Il faut maintenir notre avance technologique, notamment face aux pays émergents, d'où vient la principale menace. Ils possèdent en effet des ressources humaines parfaitement qualifiées, des moyens financiers, une économie dynamique, et investissent massivement. À cet égard, le crédit d'impôt recherche (CIR) a démontré son importance ; il convient donc de le maintenir, voire de le développer, tout comme le panel d'avances remboursables contenu dans le programme d'investissements d'avenir (PIA). Notre réussite ne nous autorise pas, en effet, à relâcher nos efforts en la matière.

Par exemple, pour AIRBUS Helicopters, nous avons lancé de nouveaux programmes - hélicoptères X4, puis X6 - en partenariat avec l'État.

Dans la R&D militaire, nous ne pourrons rivaliser sur chaque équipement avec les États-Unis ; il nous faudra en revanche investir là où nous sommes les plus performants.
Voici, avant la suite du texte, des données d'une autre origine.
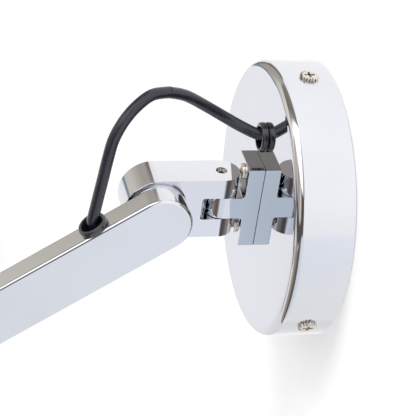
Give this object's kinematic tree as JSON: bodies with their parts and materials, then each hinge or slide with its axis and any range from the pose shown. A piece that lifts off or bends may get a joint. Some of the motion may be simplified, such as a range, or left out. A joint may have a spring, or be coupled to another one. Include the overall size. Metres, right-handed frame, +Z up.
{
  "type": "accordion wall lamp",
  "caption": "Mirror-chromed wall lamp: round canopy with a cord grommet, forked swivel block, two flat folding arms, tilting head with a bell shade, bulb and push switch.",
  "frame": {"origin": "middle of the canopy on the wall plane, midway between the two wall screws", "axes": "+Z up along the wall, -Y straight out from the wall, +X to the side of the swivel block that the arms are bolted to"},
  "size_m": [0.1326, 0.4923, 0.2578],
  "materials": {
    "polished_metal": "mirror polished chromium plating",
    "warm_metal": "polished plating with a warm tint",
    "zinc_plate": "plain zinc plated sheet",
    "bolt_steel": "machined bright steel",
    "dark_steel": "blackened steel",
    "brass_parts": "turned brass",
    "white_plastic": "matt moulded plastic",
    "black_plastic": "matt moulded plastic",
    "white_ceramic": "glazed porcelain",
    "black_rubber": "soft rubber with a satin shine",
    "cord_sheath": "smooth flexible sheath",
    "bulb_glass": "white frosted glass"
  },
  "bodies": {
    "wall_base": {"canopy_cover": "polished_metal", "wall_plate": "zinc_plate", "canopy_screws": "warm_metal", "backing_plate": "zinc_plate", "terminal_block": "white_plastic", "earth_screw": "brass_parts", "canopy_grommet": "black_rubber", "swivel_bracket": "polished_metal", "bracket_screws": "warm_metal", "cord_wall_side": "cord_sheath"},
    "swivel": {"swivel_block": "polished_metal", "swivel_pin": "bolt_steel", "pin_grub_screw": "dark_steel", "tilt_spacer": "black_plastic"},
    "inner_arm": {"arm_1_body": "polished_metal", "arm_1_cover": "polished_metal", "arm_1_screws": "bolt_steel", "arm_1_grommet": "black_rubber", "arm_1_clamp": "white_plastic", "tilt_bolt": "bolt_steel", "tilt_washer": "bolt_steel", "elbow_washer": "bolt_steel", "elbow_spacer": "black_plastic", "cord_arm_side": "cord_sheath"},
    "outer_arm": {"arm_2_body": "polished_metal", "arm_2_cover": "polished_metal", "arm_2_screws": "bolt_steel", "elbow_bolt": "bolt_steel", "head_bolt": "bolt_steel", "head_washer": "bolt_steel", "head_spacer": "black_plastic"},
    "head": {"head_knuckle": "polished_metal", "neck_sleeve": "polished_metal", "head_tube": "brass_parts", "tube_nut": "brass_parts", "lampholder": "white_ceramic", "holder_contact": "brass_parts", "shade": "polished_metal", "bulb_glass": "bulb_glass", "bulb_cap": "bolt_steel", "switch_body": "black_plastic"},
    "button": {"switch_button": "black_plastic"}
  },
  "joints": [
    {"name": "base_swivel", "type": "hinge", "parent": "wall_base", "child": "swivel", "pos_m": [0, -0.042, 0], "axis": [0, 0, 1], "range_deg": [-80, 70], "deforming": ["cord_wall_side"]},
    {"name": "arm_tilt", "type": "hinge", "parent": "swivel", "child": "inner_arm", "pos_m": [0, -0.07, 0], "axis": [-1, 0, 0], "range_deg": [-40, 75], "deforming": ["cord_arm_side"]},
    {"name": "elbow", "type": "hinge", "parent": "inner_arm", "child": "outer_arm", "pos_m": [0.0212, -0.25109, -0.12492], "axis": [-1, 0, 0], "range_deg": [-55, 60]},
    {"name": "head_tilt", "type": "hinge", "parent": "outer_arm", "child": "head", "pos_m": [0.0126, -0.43235, -0.0404], "axis": [-1, 0, 0], "range_deg": [-18, 90]},
    {"name": "switch_press", "type": "slide", "parent": "head", "child": "button", "axis": [0, 0, -1], "range_m": [0, 0.002], "stiffness_N_per_m": 150, "springref_m": -0.002}
  ]
}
- une filière solidaire et intégrée. L'ensemble de ses membres est intéressé à son succès collectif. C'est le sens de l'action du Groupement des industries françaises aéronautiques et spatiales (GIFAS), que je préside jusqu'en 2017, et qui réunit à un rythme mensuel les présidents de ses sociétés-membres ;

- une forte présence sur les marchés émergents. Dans l'aéronautique civile, un quart de notre carnet de commande provient ainsi du Moyen-Orient, et un autre quart d'Asie-Pacifique. Nous créons de fortes capacités de production en Chine et aux États-Unis pour l'A 320. Il ne faut pas avoir peur de gérer un appareil de production à l'échelle mondiale. C'est l'approche que nous avons chez Airbus, mais c'est aussi celle de toute la filière, et notamment de nos petites et moyennes entreprises (PME), extrêmement dynamiques ;

- une forte visibilité sur l'avenir. Il faut résolument s'y tourner. La recherche et l'innovation, le renouvellement de nos ressources humaines sont essentiels. Or, dans nos sociétés, les métiers techniques n'ont pas la cote. Il nous faut prendre à bras le corps la révolution numérique ; c'est le sens de l'initiative que nous avons prise en 2015.